Time for cylinder head drainage. There are (at least) 3 different styles for oil drainage from the cylinder head. The first casting has some real problems with oil drainage, and accumulates oil around the exhaust guide which makes it susceptible for oil consumption through the exhaust valve seals. They made an improvement by changing the casting while keeping the same casting number (which is verboten in my world) I think sometime in 63.

Here are pics of early and late casting 928760. This shows the exhaust spring seat for cylinder number 1. Look carefully in the first picture and you can see the cast iron for the spring seat extends over into the adjacent wall, and on the second picture they opened a drainage channel in the casting. There is no way for oil to get out in the early casting other than through the exhaust valve seal! This problem is particularly bad on cylinder 1 cause the oil can't get out at the front either. They did also open channels on cylinders 3 and 5.

928790 Head Early 3.jpg928790 Head Late 1.jpg

Look at the second picture and you can see the added material in the casting at the front of the casting to add a threaded hole for an extra bolt between the plate and the head. More on that later when we get into plate support.

I don't have a picture of casting 938028 (I think that is the number) but I assume it is similar in this area. That is the one where they added a boss on the drivers side for the plate to bolt to.

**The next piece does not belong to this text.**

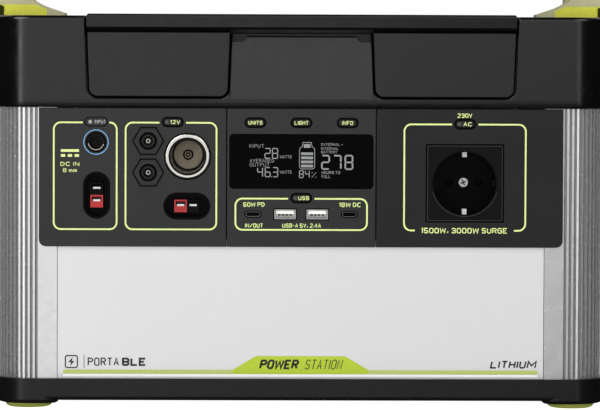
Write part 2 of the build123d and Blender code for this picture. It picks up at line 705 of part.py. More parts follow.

Here is the still later 944076 casting, and I think it is the ultimate. This can be machined for either the Military timing cover or the Civilian plate, but the bolt patterns are not the same. This head casting has another drainage channel cast in so oil can drain from the right side into the timing cover area. Probably not absolutely critical, but a good idea none the less. You can also nicely see the drain channel behind the valve seat, and the added bolt for the plate bolt.